*** Task data ***
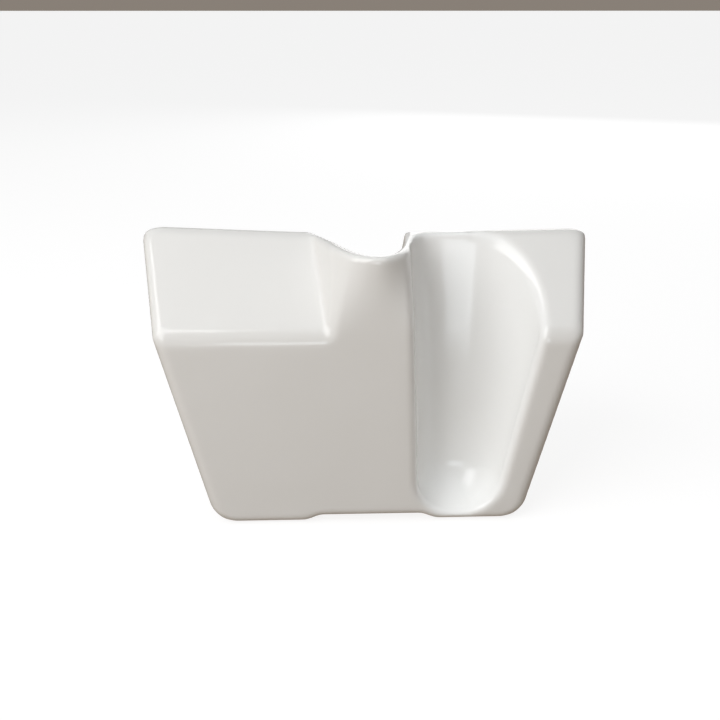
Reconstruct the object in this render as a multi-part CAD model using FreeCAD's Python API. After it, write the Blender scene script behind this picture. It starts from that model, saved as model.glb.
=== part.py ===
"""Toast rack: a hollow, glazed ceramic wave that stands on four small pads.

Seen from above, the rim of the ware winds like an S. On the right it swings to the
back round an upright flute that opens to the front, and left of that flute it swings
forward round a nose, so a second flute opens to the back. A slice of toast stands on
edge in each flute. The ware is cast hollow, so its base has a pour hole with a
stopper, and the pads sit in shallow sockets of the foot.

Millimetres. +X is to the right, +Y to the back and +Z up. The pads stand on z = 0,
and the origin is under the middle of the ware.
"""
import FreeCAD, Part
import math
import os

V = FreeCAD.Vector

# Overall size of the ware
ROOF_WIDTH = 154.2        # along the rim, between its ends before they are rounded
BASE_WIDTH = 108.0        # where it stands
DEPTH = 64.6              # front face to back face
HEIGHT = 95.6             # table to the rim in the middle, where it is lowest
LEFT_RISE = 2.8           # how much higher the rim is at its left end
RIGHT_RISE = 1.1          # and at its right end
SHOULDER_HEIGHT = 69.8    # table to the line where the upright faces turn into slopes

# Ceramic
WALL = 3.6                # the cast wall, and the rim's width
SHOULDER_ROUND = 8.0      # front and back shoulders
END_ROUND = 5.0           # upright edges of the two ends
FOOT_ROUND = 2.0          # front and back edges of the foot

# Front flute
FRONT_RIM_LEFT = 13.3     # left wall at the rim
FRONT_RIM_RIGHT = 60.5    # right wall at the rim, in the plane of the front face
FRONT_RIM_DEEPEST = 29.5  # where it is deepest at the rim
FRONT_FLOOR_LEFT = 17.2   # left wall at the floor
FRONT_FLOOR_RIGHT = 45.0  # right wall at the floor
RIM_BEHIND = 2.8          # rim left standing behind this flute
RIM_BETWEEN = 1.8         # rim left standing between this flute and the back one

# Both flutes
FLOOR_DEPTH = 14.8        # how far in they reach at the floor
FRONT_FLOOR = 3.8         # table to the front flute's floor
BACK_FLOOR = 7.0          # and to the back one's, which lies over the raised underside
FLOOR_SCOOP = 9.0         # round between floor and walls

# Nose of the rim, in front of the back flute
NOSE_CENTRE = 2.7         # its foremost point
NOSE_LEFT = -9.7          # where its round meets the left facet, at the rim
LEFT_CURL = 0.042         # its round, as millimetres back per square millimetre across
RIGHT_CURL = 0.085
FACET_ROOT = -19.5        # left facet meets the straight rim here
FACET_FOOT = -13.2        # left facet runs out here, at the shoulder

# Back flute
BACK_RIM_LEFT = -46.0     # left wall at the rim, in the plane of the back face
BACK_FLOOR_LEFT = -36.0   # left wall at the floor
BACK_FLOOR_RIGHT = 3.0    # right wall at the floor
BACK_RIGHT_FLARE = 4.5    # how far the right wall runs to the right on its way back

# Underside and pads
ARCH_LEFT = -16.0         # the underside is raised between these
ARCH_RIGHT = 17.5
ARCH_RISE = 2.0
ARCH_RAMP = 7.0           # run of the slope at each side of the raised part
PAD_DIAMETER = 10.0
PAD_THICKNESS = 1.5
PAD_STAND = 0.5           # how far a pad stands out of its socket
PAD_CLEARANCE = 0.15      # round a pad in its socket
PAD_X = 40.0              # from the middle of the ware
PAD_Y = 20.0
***
*** Task data ***
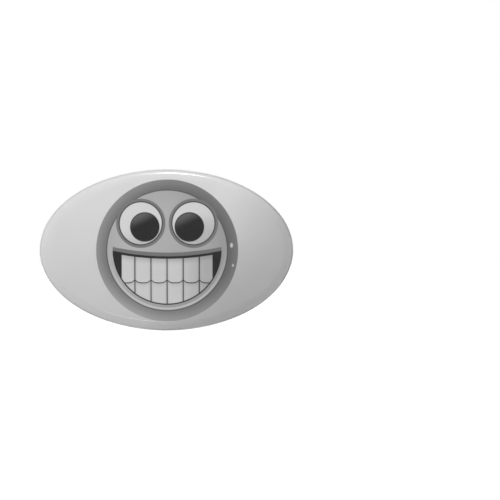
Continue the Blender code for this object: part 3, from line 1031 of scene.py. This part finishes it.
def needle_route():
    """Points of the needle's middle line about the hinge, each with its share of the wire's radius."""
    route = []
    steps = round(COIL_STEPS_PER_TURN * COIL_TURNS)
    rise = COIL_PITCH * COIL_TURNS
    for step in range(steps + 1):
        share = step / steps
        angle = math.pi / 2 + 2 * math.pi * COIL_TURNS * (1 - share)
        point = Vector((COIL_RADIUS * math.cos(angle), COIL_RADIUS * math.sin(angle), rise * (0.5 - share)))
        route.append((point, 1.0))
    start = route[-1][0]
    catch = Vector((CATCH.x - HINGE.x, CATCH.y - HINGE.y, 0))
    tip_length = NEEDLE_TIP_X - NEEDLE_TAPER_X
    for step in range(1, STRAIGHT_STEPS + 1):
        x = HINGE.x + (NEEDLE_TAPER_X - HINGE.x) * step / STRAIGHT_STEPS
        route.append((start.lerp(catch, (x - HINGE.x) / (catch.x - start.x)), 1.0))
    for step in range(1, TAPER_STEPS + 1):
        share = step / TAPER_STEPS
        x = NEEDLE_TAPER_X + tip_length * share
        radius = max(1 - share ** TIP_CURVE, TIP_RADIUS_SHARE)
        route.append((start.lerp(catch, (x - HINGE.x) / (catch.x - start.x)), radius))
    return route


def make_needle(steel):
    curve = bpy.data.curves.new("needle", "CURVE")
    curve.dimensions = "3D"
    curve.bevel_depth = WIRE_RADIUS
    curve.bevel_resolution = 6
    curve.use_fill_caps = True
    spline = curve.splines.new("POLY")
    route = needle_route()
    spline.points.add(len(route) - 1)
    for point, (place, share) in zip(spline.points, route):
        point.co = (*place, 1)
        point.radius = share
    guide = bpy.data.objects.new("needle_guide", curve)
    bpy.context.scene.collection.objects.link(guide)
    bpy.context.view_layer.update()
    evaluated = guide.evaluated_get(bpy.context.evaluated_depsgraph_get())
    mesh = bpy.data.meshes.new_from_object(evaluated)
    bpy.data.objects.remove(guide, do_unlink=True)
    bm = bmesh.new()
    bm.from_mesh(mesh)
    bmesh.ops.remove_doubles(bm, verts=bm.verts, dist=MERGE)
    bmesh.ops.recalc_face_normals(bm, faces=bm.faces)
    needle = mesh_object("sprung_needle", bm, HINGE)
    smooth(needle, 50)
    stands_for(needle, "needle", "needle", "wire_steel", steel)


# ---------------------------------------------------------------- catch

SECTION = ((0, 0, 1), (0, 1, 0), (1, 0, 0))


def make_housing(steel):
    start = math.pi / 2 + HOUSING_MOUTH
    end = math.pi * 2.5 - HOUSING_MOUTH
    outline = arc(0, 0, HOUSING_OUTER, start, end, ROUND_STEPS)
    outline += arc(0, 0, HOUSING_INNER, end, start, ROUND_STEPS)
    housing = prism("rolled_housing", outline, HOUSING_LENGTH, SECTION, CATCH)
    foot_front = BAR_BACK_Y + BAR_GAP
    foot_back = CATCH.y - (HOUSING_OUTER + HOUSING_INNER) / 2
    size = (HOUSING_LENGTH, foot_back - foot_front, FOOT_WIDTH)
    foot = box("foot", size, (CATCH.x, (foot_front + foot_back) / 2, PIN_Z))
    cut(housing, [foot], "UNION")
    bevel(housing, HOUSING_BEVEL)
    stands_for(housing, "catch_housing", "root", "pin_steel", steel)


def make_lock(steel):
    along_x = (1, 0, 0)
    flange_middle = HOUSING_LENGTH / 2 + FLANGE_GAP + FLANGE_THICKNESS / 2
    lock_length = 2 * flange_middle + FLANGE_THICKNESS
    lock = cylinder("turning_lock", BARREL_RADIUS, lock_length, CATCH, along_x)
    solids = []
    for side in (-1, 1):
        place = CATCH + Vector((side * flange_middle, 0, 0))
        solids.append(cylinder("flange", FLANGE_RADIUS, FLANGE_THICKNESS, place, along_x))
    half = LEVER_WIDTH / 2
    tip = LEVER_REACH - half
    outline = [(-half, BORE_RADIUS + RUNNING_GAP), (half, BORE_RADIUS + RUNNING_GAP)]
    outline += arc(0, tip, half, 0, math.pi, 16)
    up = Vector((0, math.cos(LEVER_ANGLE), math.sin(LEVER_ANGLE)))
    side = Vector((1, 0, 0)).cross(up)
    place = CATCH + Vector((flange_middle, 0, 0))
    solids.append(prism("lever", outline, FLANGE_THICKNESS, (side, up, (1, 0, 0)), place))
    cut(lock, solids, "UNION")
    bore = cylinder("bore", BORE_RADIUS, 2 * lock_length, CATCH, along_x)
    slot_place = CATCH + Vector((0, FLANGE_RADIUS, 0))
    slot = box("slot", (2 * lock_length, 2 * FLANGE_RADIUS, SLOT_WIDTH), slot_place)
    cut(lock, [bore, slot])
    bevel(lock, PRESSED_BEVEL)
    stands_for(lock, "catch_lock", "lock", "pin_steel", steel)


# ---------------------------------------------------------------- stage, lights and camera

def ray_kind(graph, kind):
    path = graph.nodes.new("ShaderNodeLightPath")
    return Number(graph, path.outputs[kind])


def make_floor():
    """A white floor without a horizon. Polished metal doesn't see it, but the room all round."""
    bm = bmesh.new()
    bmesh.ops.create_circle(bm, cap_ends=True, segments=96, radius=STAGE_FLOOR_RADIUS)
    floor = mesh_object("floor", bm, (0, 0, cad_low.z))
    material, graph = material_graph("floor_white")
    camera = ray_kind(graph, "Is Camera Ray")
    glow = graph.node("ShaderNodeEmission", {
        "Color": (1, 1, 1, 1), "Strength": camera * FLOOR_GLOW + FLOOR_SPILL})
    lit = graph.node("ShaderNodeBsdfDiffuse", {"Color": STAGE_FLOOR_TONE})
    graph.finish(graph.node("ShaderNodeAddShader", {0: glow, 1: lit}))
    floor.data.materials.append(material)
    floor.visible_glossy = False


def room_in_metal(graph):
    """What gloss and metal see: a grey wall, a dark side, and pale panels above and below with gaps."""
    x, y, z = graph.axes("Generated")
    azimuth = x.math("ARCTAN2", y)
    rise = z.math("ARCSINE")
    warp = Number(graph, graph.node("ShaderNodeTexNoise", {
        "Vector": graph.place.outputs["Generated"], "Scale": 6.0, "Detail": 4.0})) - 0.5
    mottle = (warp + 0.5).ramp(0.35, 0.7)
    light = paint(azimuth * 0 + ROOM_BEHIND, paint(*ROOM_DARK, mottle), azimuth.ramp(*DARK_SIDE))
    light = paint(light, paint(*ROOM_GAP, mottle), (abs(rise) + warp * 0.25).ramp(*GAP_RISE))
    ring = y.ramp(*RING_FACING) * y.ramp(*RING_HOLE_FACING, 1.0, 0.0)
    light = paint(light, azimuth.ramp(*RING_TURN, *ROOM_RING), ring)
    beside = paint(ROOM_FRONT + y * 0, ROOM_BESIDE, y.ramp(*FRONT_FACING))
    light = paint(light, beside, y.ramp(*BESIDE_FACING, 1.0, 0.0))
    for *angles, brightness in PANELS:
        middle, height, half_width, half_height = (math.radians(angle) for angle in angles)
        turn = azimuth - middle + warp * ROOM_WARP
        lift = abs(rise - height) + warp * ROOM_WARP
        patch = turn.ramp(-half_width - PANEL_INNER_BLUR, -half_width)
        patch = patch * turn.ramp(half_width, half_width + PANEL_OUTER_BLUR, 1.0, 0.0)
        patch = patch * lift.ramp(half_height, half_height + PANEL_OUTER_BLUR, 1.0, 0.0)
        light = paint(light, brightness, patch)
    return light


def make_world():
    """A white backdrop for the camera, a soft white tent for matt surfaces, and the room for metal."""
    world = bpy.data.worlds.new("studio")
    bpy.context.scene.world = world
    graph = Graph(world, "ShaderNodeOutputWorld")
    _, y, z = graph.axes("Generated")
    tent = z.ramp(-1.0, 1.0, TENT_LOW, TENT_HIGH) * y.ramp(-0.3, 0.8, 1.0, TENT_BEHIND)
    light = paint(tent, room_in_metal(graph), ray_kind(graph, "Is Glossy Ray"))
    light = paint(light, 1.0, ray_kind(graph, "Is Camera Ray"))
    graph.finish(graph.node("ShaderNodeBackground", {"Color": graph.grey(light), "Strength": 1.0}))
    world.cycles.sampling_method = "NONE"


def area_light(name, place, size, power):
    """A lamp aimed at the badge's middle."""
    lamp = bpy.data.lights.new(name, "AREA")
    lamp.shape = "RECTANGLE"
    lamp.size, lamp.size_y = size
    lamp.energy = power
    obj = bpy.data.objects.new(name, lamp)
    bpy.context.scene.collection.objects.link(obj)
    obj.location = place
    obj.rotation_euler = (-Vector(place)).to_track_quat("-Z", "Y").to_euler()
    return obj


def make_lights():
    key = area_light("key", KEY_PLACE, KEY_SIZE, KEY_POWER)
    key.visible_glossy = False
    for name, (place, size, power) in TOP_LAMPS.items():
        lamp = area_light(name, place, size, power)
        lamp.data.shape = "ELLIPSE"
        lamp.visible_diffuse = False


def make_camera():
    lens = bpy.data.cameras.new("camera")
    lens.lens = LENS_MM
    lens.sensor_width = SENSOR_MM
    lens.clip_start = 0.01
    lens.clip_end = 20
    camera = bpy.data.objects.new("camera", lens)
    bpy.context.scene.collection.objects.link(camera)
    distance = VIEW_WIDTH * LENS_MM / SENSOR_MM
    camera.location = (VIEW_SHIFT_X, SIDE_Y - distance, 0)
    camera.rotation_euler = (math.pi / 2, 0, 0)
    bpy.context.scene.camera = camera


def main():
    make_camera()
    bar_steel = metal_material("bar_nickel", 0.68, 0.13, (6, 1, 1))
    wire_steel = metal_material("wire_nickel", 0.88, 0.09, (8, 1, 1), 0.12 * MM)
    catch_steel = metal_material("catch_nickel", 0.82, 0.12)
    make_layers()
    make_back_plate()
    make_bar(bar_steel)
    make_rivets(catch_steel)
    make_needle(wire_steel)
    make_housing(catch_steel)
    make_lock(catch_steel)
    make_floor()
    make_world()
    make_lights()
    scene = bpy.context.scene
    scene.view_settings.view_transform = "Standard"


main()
***
Task details >> Look above for the line that contains "Reconstruct the object". Starting there, transcribe every line exactly until you have copied the line that contains "four small pads.".

Final result >>
Reconstruct the object in this render as a multi-part CAD model using FreeCAD's Python API. After it, write the Blender scene script behind this picture. It starts from that model, saved as model.glb.
=== part.py ===
"""Toast rack: a hollow, glazed ceramic wave that stands on four small pads.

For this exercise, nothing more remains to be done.